The recent Ontario budget document is giving some insurers hope that the government will actually fix the province’s auto insurance system.
“Many people have said that the comprehensive package contained in the budget is frankly the most encouraging statement about auto insurance from a government in Ontario for 35 years,” Don Forgeron, CEO of the Insurance Bureau of Canada, said during IBC’s recent annual general meeting.
The government is calling its strategy “Blueprint for Putting Drivers First.”
That strategy, “if implemented, will actually fix the system,” Forgeron said.
The Progressive Conservatives were elected in June 2018, replacing the Liberals, who had ruled since 2003.
One major change in the works is the stand-up of the Financial Services Regulatory Authority, which is intended to replace the Financial Services Commission of Ontario. The legislation bringing in FSRA was tabled in 2016 by the Liberals.
The 2019-20 budget document proposes a plethora of reforms. Among them are a “care not cash” default clause. The aim is to have accident benefits pay for treatment, rather than a cash settlement or legal fees. But under the care not cash proposal, clients would have the option to be eligible to receive cash settlements.

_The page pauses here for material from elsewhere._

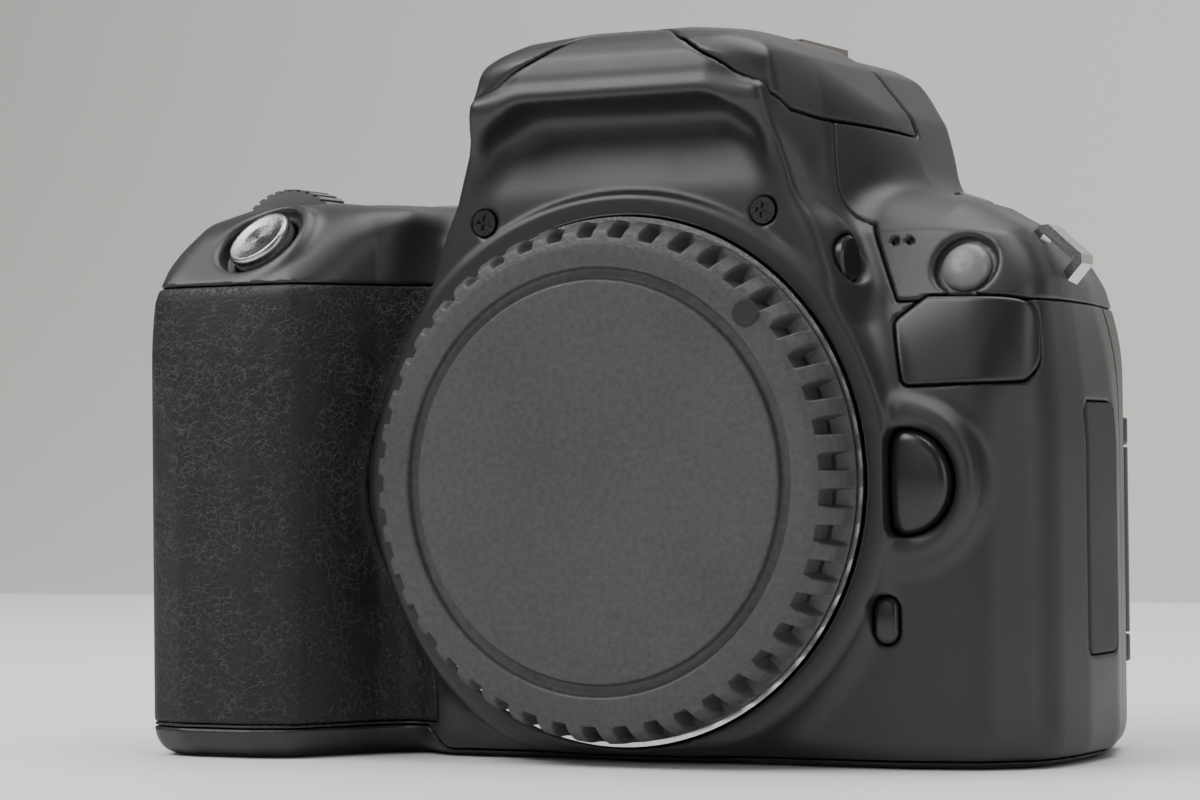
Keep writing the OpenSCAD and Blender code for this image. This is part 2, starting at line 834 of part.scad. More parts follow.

In his budget, released Apr. 11, Finance Minister Vic Fedeli is promising increase the range of auto insurance coverage choices, which would let clients reduce their premiums. The government plans to consult with industry on what these changes will look like in practice.
“Consumers will get lower costs and a wider range of options and insurers will do business in a healthy, competitive market where they can innovate and improve their products,” Forgeron said Apr. 25 at IBC’s AGM.
“It is going to be a multi-year strategy,” Pete Karageorgos, IBC’s director of consumer and industry relations for Ontario, said Monday in an interview. “At the end stage, it will hopefully be an improved system. The government is being responsible by looking at this through a longer lens.”
Karageorgos contrasted the current government’s approach with a law passed in 2013 by the Liberals that unsuccessfully sought to reduce the industry-wide average premium by 15% over two years. In 2013, the Liberals had a minority government. The New Democratic Party asked for a mandated 15% rate reduction as a condition for supporting the 2013-14 budget and for not defeating the Liberals in a non-confidence motion. At the time, NDP politicians were claiming that the industry made an “extra $2 billion in profits” in 2011 versus 2010. That was technically correct, as the industry lost $1.7 billion on Ontario auto in 2010 and made a profit of about $200 million on premiums of about $10 billion in 2011.
“There was no plan, no thought given to it, no consultation,” Karageorgos said Monday of the 2013 Ontario Automobile Insurance Rate Stabilization Act. That law required insurers to show in their rate filings with FSCO how their proposed rates would contribute to industry-wide reduction by 15% over two years of the average private passenger auto rate.
By contrast, the April 11 budget document for 2019-20 shows the Progressive Conservatives “are going to take a measured and thoughtful approach,” said Karageorgos.
Changes made by the Liberals before 2018 included:
The minor injury guideline, which puts a $3,500 ceiling on accident benefits for soft-tissue injuries like whiplash;
A new definition of catastrophic impairment that took effect in 2016;
Moving the auto insurance claim dispute resolution system from FSCO to the Ministry of the Attorney General’s licence appeal tribunal;
Reducing the prejudgment interest rate for non-pecuniary loss for plaintiffs in auto personal injury lawsuits, from 5% a year to the Bank of Canada interest rate;
Forcing tow and storage providers to publish their rates, accept credit card payments and provide itemized invoices before receiving payment; and
Reducing from 60, the number of days that a vehicle can be stored after an accident without giving notice to the owner and other persons.